- [What the exercise asks] Work through the data line by line, gathering every line that has the word "empty".
_____
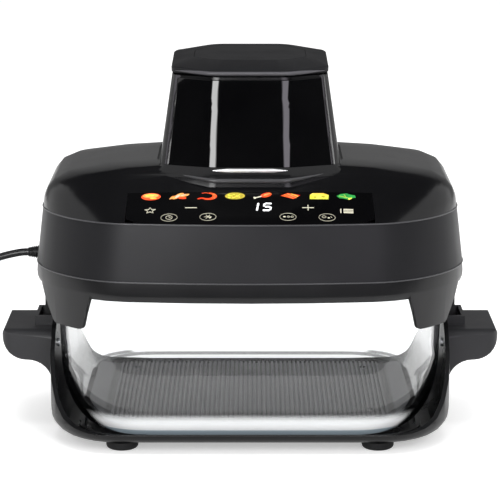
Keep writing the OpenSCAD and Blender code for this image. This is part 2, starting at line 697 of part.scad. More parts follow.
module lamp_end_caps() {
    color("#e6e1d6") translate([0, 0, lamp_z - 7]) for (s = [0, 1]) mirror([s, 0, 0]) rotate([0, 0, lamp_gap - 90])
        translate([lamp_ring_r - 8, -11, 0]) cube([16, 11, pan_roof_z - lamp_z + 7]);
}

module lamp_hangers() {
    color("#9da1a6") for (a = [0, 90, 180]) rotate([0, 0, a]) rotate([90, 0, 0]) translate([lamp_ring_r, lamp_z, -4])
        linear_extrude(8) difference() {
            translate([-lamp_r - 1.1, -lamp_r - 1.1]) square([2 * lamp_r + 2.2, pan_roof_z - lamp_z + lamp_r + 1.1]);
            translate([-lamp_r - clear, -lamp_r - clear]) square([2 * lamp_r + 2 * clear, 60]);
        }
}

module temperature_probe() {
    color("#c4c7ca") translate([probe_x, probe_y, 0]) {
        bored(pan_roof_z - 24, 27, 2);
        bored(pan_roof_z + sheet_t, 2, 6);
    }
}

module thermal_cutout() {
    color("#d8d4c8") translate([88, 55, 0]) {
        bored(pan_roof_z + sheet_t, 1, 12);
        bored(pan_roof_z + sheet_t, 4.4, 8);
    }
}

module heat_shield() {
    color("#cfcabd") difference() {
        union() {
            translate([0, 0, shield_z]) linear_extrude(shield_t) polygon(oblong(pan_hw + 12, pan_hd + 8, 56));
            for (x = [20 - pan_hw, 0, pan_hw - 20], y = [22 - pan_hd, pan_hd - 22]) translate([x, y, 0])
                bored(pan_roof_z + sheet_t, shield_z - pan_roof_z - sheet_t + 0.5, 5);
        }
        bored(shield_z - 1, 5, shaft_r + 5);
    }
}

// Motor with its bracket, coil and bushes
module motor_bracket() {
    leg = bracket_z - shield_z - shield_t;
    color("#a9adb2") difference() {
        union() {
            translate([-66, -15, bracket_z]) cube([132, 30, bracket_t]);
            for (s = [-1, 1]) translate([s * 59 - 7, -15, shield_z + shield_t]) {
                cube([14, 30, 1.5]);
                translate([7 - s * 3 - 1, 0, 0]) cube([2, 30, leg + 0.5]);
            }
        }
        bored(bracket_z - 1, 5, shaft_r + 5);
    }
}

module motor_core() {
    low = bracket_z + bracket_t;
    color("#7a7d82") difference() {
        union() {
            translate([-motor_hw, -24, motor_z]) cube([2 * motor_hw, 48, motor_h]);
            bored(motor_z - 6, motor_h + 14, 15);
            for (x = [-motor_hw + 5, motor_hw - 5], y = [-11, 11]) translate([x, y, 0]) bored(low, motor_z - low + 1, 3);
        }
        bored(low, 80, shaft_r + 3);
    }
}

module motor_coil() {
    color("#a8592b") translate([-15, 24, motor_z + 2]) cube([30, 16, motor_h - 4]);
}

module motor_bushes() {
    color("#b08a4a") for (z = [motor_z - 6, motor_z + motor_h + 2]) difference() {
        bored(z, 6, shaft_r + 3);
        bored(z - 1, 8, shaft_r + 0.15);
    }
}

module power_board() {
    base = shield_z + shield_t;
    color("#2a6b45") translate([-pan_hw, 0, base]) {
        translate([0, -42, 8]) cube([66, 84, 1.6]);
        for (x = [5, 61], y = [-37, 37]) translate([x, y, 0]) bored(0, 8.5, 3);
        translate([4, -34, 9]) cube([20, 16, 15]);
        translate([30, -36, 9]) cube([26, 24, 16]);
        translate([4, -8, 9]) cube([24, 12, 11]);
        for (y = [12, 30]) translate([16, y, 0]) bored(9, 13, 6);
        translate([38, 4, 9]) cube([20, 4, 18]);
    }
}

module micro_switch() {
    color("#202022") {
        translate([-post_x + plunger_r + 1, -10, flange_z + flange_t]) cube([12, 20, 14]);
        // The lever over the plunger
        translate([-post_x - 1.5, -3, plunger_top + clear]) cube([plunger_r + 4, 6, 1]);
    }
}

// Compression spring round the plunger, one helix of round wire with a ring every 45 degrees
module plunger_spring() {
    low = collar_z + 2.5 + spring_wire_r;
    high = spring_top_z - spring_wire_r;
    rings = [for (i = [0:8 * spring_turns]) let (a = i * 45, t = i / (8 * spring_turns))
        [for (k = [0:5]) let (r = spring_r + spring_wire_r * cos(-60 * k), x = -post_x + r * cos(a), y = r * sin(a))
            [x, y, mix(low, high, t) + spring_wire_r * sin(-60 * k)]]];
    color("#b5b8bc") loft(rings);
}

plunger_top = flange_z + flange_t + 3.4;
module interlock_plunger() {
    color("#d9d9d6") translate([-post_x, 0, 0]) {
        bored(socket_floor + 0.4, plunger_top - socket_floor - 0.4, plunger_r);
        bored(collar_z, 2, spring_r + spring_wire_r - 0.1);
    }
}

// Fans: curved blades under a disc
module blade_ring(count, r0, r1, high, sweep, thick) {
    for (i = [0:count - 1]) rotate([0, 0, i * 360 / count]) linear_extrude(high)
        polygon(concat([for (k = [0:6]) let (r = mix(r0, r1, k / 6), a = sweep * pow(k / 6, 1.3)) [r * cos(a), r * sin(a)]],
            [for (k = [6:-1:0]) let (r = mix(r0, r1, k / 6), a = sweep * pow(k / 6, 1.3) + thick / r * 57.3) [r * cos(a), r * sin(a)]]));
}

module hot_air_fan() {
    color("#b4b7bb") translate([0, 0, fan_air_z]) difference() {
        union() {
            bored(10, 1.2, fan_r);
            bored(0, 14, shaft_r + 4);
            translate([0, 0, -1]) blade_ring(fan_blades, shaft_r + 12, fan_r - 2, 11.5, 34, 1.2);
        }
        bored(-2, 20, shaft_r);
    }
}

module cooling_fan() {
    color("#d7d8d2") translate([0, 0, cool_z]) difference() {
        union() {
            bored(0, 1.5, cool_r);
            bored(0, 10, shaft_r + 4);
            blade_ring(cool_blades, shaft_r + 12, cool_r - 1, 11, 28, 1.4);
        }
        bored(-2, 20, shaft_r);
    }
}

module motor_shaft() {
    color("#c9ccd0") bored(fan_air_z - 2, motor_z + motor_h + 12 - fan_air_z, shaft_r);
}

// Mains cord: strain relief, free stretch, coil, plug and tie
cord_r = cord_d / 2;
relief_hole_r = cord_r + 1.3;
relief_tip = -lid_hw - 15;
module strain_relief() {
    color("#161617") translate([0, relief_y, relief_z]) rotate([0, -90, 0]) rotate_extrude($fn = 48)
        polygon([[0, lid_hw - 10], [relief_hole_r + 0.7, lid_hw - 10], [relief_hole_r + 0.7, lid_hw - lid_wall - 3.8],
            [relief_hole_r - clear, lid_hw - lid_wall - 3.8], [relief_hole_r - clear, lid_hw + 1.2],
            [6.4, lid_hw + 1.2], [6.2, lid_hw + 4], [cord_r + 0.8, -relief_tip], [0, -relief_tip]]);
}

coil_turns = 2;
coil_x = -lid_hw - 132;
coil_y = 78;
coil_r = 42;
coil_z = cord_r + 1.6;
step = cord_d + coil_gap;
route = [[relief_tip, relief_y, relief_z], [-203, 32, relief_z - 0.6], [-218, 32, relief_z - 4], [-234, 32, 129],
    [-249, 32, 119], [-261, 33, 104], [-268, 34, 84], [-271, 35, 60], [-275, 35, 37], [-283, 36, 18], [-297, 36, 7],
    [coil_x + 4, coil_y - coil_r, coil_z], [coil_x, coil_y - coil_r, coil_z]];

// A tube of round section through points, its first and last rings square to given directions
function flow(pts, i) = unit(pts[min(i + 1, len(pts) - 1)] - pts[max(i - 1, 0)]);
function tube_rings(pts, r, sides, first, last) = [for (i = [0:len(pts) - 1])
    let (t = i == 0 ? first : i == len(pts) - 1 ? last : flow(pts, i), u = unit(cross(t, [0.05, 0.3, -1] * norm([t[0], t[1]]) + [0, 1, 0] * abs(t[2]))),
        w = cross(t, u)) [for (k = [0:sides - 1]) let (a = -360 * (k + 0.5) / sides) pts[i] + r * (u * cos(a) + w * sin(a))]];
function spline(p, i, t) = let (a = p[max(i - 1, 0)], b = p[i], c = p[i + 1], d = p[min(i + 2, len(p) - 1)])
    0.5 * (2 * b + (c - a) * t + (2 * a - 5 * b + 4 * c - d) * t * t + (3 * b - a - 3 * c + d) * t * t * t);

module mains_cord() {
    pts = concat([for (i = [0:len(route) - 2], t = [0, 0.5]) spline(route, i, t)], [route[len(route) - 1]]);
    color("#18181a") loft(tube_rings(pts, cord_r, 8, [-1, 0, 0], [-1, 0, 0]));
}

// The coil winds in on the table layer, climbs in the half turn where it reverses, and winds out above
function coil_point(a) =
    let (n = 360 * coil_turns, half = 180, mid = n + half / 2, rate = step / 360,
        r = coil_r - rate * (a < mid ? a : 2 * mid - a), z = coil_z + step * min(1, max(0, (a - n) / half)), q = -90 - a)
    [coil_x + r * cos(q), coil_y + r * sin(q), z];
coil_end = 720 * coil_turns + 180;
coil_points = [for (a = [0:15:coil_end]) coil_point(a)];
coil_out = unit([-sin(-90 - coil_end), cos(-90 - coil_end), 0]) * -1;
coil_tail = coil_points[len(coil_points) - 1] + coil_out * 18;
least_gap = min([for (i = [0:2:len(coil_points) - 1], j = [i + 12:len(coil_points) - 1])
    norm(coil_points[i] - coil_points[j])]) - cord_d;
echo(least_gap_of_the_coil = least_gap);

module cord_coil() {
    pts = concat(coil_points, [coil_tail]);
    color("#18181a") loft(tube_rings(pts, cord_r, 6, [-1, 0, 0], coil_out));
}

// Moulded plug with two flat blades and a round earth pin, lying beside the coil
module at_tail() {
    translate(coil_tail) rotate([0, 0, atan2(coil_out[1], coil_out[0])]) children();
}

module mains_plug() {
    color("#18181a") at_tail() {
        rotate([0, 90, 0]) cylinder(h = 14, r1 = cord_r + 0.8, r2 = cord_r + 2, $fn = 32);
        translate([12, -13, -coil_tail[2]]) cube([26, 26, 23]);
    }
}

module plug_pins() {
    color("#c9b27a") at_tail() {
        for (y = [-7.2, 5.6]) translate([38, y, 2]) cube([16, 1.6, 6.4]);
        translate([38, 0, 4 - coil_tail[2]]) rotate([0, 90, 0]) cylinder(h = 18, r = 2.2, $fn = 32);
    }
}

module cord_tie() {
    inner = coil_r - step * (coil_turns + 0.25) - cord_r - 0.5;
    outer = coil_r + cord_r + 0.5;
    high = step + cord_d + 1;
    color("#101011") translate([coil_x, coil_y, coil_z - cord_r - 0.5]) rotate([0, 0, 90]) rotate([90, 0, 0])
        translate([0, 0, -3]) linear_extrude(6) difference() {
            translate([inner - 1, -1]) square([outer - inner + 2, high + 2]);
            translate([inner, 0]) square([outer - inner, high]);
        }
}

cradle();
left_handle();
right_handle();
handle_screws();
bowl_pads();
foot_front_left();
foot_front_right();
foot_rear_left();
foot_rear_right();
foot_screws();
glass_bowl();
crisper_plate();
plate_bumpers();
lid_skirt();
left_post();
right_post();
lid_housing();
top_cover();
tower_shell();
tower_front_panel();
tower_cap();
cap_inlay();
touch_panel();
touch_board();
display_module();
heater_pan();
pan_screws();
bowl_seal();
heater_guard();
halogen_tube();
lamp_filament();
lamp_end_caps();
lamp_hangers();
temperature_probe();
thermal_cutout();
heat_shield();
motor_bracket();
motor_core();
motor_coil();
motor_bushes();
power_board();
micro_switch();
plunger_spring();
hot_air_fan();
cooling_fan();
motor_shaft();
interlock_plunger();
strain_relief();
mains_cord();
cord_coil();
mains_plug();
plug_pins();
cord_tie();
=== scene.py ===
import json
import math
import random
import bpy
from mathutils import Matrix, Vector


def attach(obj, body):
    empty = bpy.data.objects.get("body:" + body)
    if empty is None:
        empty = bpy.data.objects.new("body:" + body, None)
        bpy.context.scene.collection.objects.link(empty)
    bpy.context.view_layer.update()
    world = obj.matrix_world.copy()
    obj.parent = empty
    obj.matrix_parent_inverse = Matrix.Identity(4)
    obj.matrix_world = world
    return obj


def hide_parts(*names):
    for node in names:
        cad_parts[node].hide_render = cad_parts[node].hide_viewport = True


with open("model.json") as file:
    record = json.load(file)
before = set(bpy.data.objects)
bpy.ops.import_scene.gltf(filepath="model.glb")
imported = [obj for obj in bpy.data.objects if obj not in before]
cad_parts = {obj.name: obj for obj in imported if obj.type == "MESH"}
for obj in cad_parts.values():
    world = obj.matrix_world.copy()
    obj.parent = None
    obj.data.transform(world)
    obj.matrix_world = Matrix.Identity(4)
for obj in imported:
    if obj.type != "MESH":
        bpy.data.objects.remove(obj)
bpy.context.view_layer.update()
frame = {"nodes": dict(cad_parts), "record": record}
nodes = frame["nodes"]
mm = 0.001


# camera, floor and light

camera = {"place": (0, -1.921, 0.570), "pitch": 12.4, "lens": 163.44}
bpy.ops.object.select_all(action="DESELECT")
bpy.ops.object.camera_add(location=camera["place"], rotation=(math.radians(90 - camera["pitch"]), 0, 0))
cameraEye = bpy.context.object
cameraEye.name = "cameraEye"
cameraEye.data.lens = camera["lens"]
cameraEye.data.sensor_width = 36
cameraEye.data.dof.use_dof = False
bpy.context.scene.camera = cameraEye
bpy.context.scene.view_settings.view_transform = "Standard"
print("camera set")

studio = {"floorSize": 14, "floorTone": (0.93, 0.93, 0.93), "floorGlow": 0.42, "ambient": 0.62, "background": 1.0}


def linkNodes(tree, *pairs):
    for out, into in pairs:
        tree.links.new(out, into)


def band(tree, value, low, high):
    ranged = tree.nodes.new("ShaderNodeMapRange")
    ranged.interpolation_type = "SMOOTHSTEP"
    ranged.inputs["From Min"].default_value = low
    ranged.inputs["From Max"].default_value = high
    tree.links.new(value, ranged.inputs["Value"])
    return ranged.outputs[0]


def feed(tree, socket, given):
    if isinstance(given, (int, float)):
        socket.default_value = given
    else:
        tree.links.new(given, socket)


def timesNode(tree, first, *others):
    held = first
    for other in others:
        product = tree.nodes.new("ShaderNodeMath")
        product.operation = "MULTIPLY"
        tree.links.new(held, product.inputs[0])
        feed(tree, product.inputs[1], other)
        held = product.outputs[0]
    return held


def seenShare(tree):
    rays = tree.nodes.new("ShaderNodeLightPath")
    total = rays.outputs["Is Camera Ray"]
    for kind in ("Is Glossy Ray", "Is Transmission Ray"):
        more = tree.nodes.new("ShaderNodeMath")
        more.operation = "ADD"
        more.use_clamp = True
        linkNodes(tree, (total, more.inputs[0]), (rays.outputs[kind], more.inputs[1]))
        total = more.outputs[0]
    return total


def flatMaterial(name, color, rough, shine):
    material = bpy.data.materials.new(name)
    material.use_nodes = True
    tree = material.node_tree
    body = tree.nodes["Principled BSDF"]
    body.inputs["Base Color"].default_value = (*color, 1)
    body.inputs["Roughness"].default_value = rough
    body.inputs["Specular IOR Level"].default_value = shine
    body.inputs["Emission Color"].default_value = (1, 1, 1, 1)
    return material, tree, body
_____
- [Right answer]
    empty = bpy.data.objects.get("body:" + body)
    if empty is None:
        empty = bpy.data.objects.new("body:" + body, None)
        bpy.context.scene.collection.objects.link(empty)
    obj.parent = empty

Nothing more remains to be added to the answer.